------ SUPPLIED INFORMATION

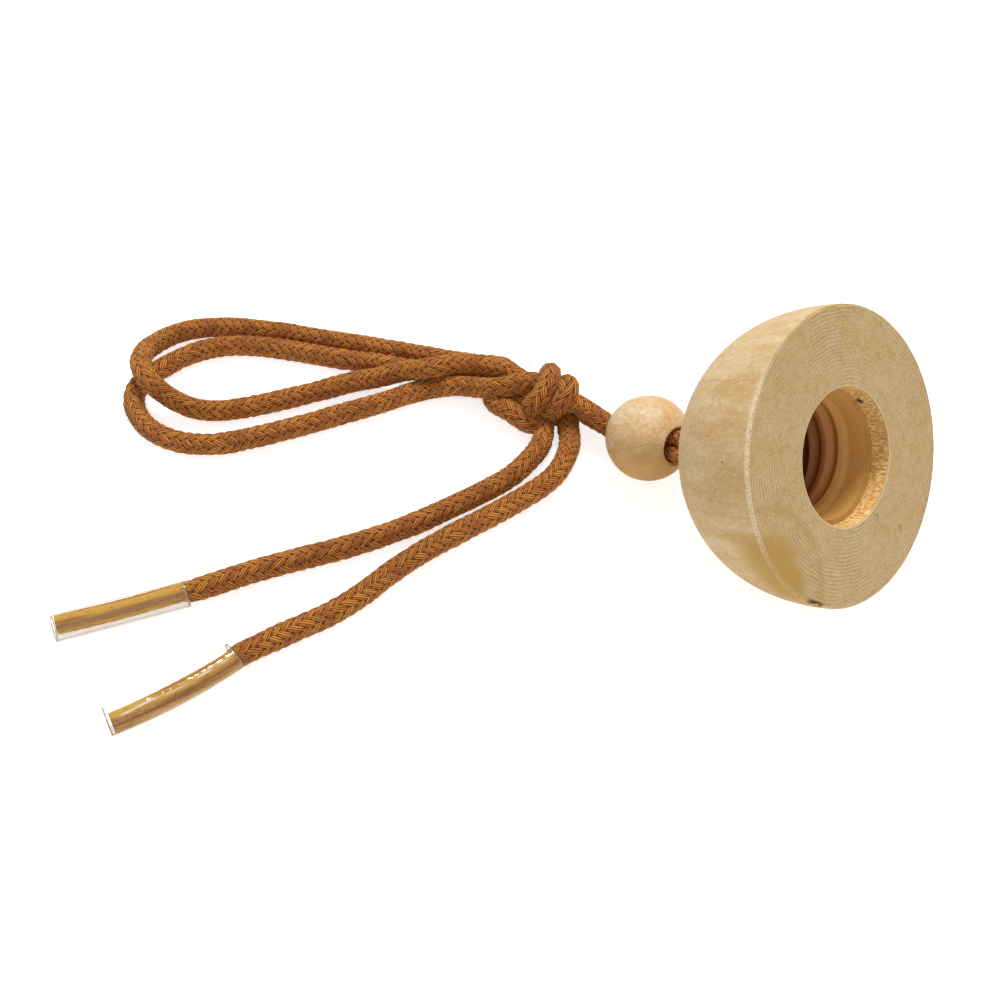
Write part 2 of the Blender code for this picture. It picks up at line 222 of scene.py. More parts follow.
# From the loop's end through the slip knot to the tail. B makes the left wrap, A the right.
RETURN_A = (
    (-35.5, -2.6, 3.6), (-34.4, -2.0, 3.2), (-33.2, -1.7, 2.9), (-32.2, -1.2, 2.0),
    (-31.1, -0.6, 1.4), (-30.0, 0.0, 2.0), (-29.6, -0.1, 3.7), (-28.9, -0.7, 5.5),
    (-28.2, -1.5, 6.2), (-27.4, -2.8, 6.1), (-27.3, -3.9, 5.5), (-27.5, -4.8, 4.5),
    (-28.1, -5.0, 3.4), (-28.7, -4.2, 1.5), (-28.1, -3.3, 1.2), (-26.9, -2.6, 1.2),
    (-26.0, -2.2, 1.2), (-24.8, -2.2, 1.3),
)
RETURN_B = (
    (-35.7, -6.3, 2.9), (-33.8, -5.9, 3.7), (-32.4, -5.0, 4.1), (-31.4, -3.8, 4.4),
    (-30.4, -2.5, 4.4), (-29.4, -1.9, 4.2), (-28.1, -1.1, 4.0), (-27.7, -0.1, 3.5),
    (-27.3, -0.2, 3.8), (-26.6, -0.6, 4.8), (-25.7, -1.2, 5.8), (-25.0, -2.1, 5.7),
    (-25.0, -3.1, 5.0), (-25.7, -3.5, 3.8), (-26.7, -3.6, 2.8), (-28.3, -3.1, 3.1),
    (-30.6, -4.3, 2.1), (-31.6, -4.7, 1.3), (-33.5, -4.6, 1.2), (-34.6, -4.6, 1.4),
    (-34.4, -5.1, 1.7), (-33.0, -6.2, 2.1), (-31.4, -6.5, 2.4), (-30.1, -6.5, 2.5),
    (-29.0, -6.4, 2.2), (-27.7, -5.9, 1.7), (-27.0, -5.0, 1.5), (-26.2, -5.1, 1.3),
)
TAIL_A_ROUTE = (
    (-23.8, -3.2, 1.3), (-21.8, -5.4, 1.3), (-20.3, -9.0, 1.3), (-20.0, -12.0, 1.3),
    (-20.5, -15.7, 1.3), (-21.4, -19.9, 1.3), (-22.5, -24.3, 1.3), (-23.5, -28.8, 1.3),
    (-24.1, -33.3, 1.3), (-24.3, -37.8, 1.3), (-25.0, -42.0, 1.3), (-26.5, -46.5, 1.3),
    (-28.2, -52.2, 1.35), (-30.1, -59.5, 1.35), (-31.7, -66.4, 1.35),
)
TAIL_B_ROUTE = (
    (-25.2, -6.2, 1.3), (-24.3, -8.2, 1.3), (-23.9, -10.7, 1.3), (-23.8, -13.9, 1.3),
    (-24.5, -17.6, 1.3), (-25.7, -21.9, 1.3), (-27.0, -26.2, 1.3), (-28.7, -30.5, 1.3),
    (-30.8, -34.8, 1.3), (-33.2, -39.0, 1.3), (-35.6, -43.4, 1.3), (-37.4, -47.3, 1.3),
    (-38.9, -50.5, 1.35), (-42.1, -56.6, 1.35), (-45.7, -62.7, 1.35),
)

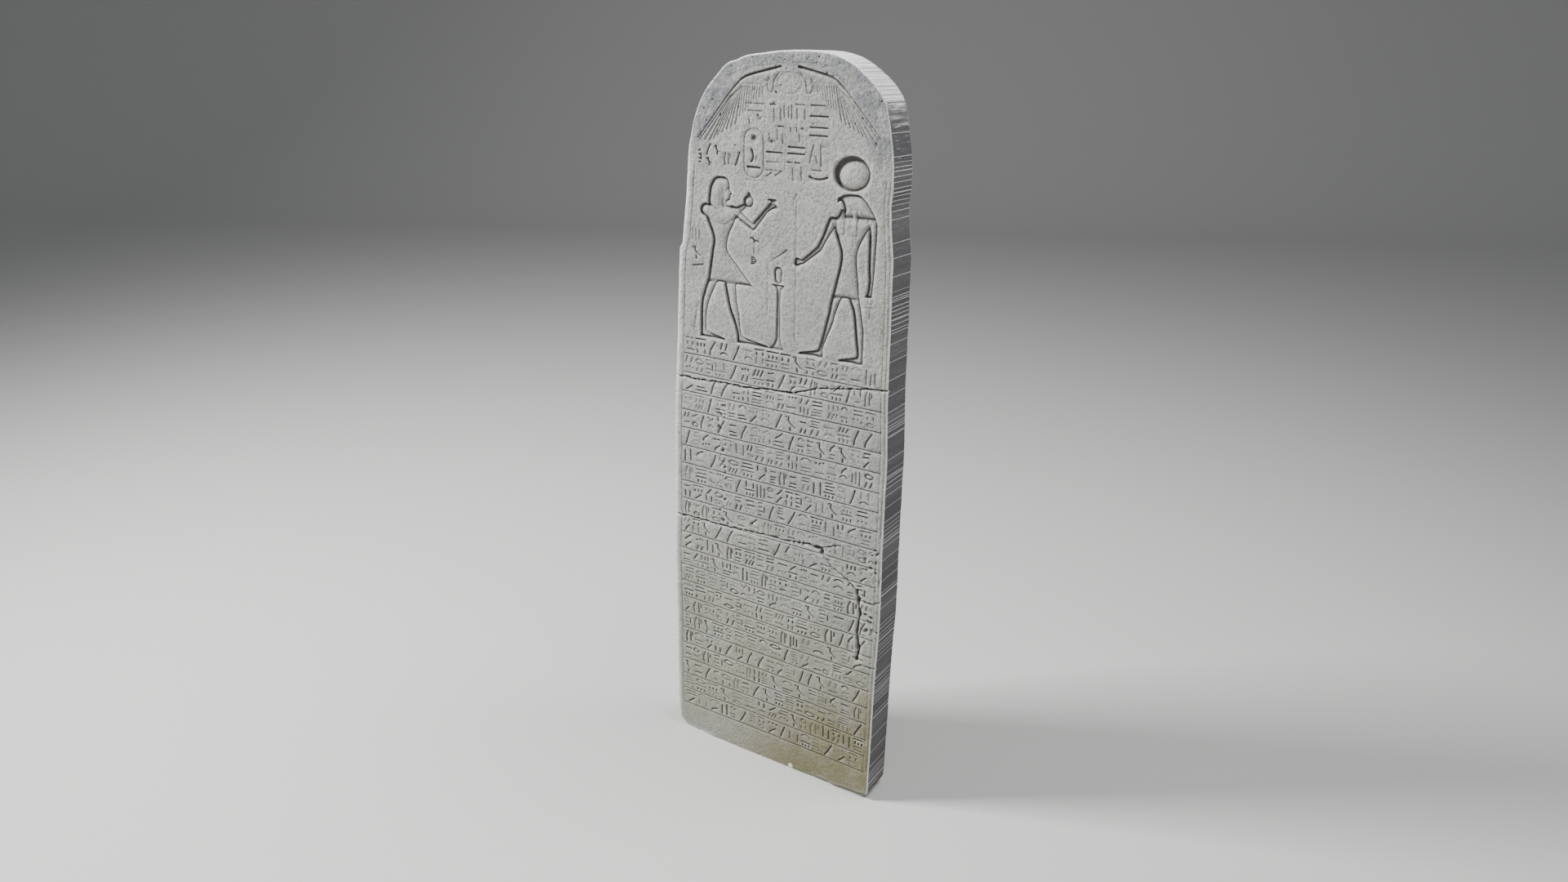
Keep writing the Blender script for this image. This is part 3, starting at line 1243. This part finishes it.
# The camera, solved from the photograph's perspective in a unit of which the slab is 2.231 tall
camera_azimuth = 32.116
camera_elevation = 20.101
camera_roll = -1.005
camera_lens = 24.444
camera_offset = (0.04937, -0.04157, 3.10492)
photo_unit = slab_height / 2231.005
photo_origin = (0.09506, 1.19975)


def make_camera():
    azimuth, elevation = math.radians(camera_azimuth), math.radians(camera_elevation)
    roll = math.radians(camera_roll)
    ahead = Vector((-math.sin(azimuth) * math.cos(elevation), math.cos(azimuth) * math.cos(elevation),
                    -math.sin(elevation)))
    right = Vector((math.cos(azimuth), math.sin(azimuth), 0))
    down = ahead.cross(right)
    across = math.cos(roll) * right + math.sin(roll) * down
    below = math.cos(roll) * down - math.sin(roll) * right
    turn = Matrix((across, -below, -ahead)).transposed()
    place = -(across * camera_offset[0] + below * camera_offset[1] + ahead * camera_offset[2])
    place = Vector(((place.x + photo_origin[0]) * photo_unit, place.y * photo_unit + face_y * MM,
                    (place.z + photo_origin[1]) * photo_unit))
    data = bpy.data.cameras.new("camera")
    data.lens = camera_lens
    data.sensor_width = 36
    camera = bpy.data.objects.new("camera", data)
    camera.matrix_world = Matrix.Translation(place) @ turn.to_4x4()
    bpy.context.scene.collection.objects.link(camera)
    bpy.context.scene.camera = camera


def make_light(name, place, target_height, size, power):
    data = bpy.data.lights.new(name, "AREA")
    data.shape = "SQUARE"
    data.size = size
    data.energy = power
    light = bpy.data.objects.new(name, data)
    aim = Vector((0, 0, target_height)) - Vector(place)
    light.matrix_world = Matrix.Translation(place) @ aim.to_track_quat("-Z", "Y").to_matrix().to_4x4()
    bpy.context.scene.collection.objects.link(light)


def make_lights():
    make_light("key", (-3.6, -2.3, 5.4), target_height=1.2, size=1.2, power=720)
    make_light("front_fill", (2.5, -5.5, 2.2), target_height=1.2, size=4.0, power=40)
    make_light("top_fill", (2.2, 0.6, 5.5), target_height=1.9, size=3.0, power=225)
    world = bpy.data.worlds.new("studio")
    world.use_nodes = True
    background = world.node_tree.nodes["Background"]
    background.inputs["Color"].default_value = (0.9, 0.92, 0.95, 1)
    background.inputs["Strength"].default_value = 0.22
    bpy.context.scene.world = world


make_camera()
make_floor()
make_lights()
make_stele()
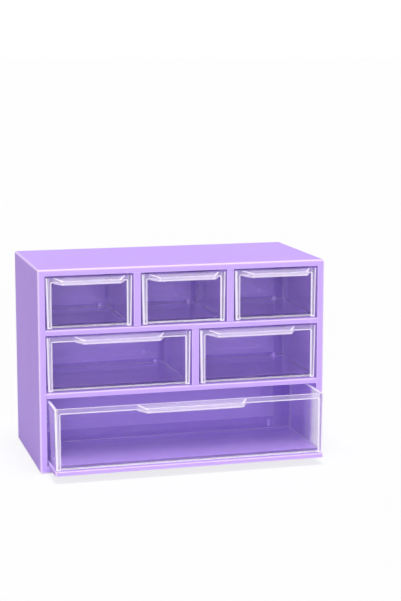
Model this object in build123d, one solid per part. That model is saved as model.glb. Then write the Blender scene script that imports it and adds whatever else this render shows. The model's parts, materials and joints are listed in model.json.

------------

EXERCISE AIM
In the entries above, identify every line with the word "Blender". Copy those lines.

COMPLETE ANSWER
Write part 2 of the Blender code for this picture. It picks up at line 222 of scene.py. More parts follow.
Keep writing the Blender script for this image. This is part 3, starting at line 1243. This part finishes it.
Model this object in build123d, one solid per part. That model is saved as model.glb. Then write the Blender scene script that imports it and adds whatever else this render shows. The model's parts, materials and joints are listed in model.json.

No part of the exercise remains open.